For a manual source clone:

git clone https://github.com/codeforester/base.git <source-checkout>
<source-checkout>/bin/basectl setup --profile dev
<source-checkout>/bin/basectl update-profile
exec "$SHELL" -l

Use plain basectl setup instead of --profile dev when the run is limited to the first-run user path.
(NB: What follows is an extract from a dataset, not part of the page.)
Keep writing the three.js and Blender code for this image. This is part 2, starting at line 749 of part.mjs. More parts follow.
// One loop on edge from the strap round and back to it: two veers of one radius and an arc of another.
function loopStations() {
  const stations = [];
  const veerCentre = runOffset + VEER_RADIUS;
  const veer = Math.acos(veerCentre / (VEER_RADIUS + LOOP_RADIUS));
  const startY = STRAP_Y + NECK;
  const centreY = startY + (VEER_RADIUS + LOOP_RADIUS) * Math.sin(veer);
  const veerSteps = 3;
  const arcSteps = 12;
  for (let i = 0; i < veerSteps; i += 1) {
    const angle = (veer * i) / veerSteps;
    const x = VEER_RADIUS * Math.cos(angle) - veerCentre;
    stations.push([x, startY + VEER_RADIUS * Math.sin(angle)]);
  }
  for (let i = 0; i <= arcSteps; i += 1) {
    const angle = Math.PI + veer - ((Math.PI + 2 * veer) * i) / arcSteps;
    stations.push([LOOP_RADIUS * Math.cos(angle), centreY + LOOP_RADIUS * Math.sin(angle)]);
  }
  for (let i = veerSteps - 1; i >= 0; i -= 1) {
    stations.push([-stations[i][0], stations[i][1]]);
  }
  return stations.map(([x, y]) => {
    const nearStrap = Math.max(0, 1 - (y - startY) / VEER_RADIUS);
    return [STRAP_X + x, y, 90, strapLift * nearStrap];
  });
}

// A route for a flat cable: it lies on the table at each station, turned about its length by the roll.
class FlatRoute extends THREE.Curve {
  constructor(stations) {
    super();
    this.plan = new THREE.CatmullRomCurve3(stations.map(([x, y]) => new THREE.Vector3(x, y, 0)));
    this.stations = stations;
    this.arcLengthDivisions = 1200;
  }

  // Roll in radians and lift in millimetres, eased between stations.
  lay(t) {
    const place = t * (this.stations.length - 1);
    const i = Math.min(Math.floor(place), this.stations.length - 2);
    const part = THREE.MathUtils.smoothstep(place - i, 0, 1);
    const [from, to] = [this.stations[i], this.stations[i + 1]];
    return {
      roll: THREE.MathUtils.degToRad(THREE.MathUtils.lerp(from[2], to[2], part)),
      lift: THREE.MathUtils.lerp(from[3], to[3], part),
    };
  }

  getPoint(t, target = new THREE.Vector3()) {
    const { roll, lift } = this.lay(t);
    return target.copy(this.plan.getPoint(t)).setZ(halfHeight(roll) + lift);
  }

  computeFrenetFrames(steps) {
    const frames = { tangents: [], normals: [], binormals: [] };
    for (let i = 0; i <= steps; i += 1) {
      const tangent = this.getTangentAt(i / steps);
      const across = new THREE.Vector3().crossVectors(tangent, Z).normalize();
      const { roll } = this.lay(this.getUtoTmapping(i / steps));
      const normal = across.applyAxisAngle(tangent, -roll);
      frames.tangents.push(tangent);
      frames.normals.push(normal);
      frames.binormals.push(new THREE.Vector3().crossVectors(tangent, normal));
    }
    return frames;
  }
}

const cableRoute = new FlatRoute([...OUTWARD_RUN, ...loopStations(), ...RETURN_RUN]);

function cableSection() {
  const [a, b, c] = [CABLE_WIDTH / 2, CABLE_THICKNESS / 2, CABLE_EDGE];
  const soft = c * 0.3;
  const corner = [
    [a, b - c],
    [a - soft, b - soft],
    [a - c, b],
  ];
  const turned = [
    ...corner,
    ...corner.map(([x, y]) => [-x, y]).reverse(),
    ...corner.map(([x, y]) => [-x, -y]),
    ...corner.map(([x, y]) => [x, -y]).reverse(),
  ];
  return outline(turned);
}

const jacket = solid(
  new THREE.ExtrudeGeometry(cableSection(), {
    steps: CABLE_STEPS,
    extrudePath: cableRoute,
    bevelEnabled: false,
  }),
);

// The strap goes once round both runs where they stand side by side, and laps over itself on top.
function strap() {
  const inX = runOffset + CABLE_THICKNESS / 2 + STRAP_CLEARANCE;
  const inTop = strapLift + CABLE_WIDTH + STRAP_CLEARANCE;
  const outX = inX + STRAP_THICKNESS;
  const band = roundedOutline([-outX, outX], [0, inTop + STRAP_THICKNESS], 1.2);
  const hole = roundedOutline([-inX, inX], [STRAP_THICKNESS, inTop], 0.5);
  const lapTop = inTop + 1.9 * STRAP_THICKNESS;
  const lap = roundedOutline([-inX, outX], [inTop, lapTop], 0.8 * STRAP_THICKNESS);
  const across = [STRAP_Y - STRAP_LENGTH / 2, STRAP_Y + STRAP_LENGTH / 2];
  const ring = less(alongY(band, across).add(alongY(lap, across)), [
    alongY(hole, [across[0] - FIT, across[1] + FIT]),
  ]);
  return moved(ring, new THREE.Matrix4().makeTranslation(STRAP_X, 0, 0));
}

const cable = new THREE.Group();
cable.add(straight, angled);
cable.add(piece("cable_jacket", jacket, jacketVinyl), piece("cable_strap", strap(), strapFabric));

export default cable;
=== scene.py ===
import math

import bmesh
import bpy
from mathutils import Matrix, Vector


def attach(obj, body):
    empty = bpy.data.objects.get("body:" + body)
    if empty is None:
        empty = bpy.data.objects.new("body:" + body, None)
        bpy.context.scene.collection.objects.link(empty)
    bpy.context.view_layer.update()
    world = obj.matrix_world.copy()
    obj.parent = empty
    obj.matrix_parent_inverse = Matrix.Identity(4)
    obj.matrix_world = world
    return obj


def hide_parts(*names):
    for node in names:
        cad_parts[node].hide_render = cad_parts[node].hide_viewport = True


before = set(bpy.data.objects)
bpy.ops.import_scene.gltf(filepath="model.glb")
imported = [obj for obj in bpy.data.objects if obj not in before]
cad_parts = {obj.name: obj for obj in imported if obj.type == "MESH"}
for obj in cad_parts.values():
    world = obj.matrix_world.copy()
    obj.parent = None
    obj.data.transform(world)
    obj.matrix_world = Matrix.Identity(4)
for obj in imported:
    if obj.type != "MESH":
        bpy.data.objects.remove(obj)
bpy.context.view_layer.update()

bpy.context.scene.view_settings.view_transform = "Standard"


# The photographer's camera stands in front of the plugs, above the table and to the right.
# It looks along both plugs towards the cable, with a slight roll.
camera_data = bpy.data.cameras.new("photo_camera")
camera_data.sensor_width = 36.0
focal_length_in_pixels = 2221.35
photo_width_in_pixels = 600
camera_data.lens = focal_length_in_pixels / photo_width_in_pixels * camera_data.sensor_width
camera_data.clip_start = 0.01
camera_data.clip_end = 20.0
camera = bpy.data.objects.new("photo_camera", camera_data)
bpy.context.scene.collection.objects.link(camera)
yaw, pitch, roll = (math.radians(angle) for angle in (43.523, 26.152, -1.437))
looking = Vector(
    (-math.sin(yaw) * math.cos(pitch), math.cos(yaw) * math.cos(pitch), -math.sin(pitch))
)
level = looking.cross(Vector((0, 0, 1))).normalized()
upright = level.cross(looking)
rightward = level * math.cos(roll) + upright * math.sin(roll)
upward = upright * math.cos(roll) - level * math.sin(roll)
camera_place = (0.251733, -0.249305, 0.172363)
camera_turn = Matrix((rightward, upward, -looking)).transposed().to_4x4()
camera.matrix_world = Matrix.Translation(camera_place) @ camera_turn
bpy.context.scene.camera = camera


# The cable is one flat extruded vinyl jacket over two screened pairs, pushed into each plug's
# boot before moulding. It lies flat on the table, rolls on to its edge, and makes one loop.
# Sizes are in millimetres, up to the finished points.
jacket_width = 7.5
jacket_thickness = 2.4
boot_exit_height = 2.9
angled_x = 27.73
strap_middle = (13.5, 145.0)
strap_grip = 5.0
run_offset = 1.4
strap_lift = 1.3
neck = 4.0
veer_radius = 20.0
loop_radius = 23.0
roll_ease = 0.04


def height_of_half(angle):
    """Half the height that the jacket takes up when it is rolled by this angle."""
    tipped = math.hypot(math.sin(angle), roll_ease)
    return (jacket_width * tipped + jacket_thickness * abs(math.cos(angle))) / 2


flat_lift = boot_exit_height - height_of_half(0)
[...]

Use --profile dev when the run must validate basectl test base.

Accept the install when:

  • every command exits zero
  • command -v basectl resolves to the selected source checkout
  • basectl version and basectl --version report the expected Base version
  • setup output contains no traceback, fatal shell error, or unresolved prerequisite

Base Dogfood Smoke Test

Run:

basectl projects list
basectl check
basectl doctor
basectl check base
basectl doctor base
basectl logs --path
basectl logs --command setup
basectl test base
basectl demo base -- --non-interactive
basectl activate base
# exit the activated shell

Accept the smoke test when:

  • basectl projects list includes base
  • Base and project checks exit zero
  • doctor reports no Base or project error findings
  • logs are readable without a traceback
  • basectl test base completes the dogfood test contract
  • basectl demo base -- --non-interactive exits zero
  • activation opens a Base runtime shell with BASE_PROJECT=base; exiting that shell returns to the caller cleanly

Follow-Up Issues

Open a focused issue when a run discovers one of these gaps:

  • a manual-only checklist step that should become hermetic automation
  • a repeated setup, check, doctor, log, test, demo, or activation failure
  • an expected output that is ambiguous or too path-specific to validate consistently
  • a CI failure that does not map to one checklist step
  • a platform-specific result, such as an Apple Silicon and Intel difference, that needs separate testing

Each follow-up issue should name the install route, the failing command, the actual result, the expected result, and whether the next fix is product code, test coverage, release automation, or documentation.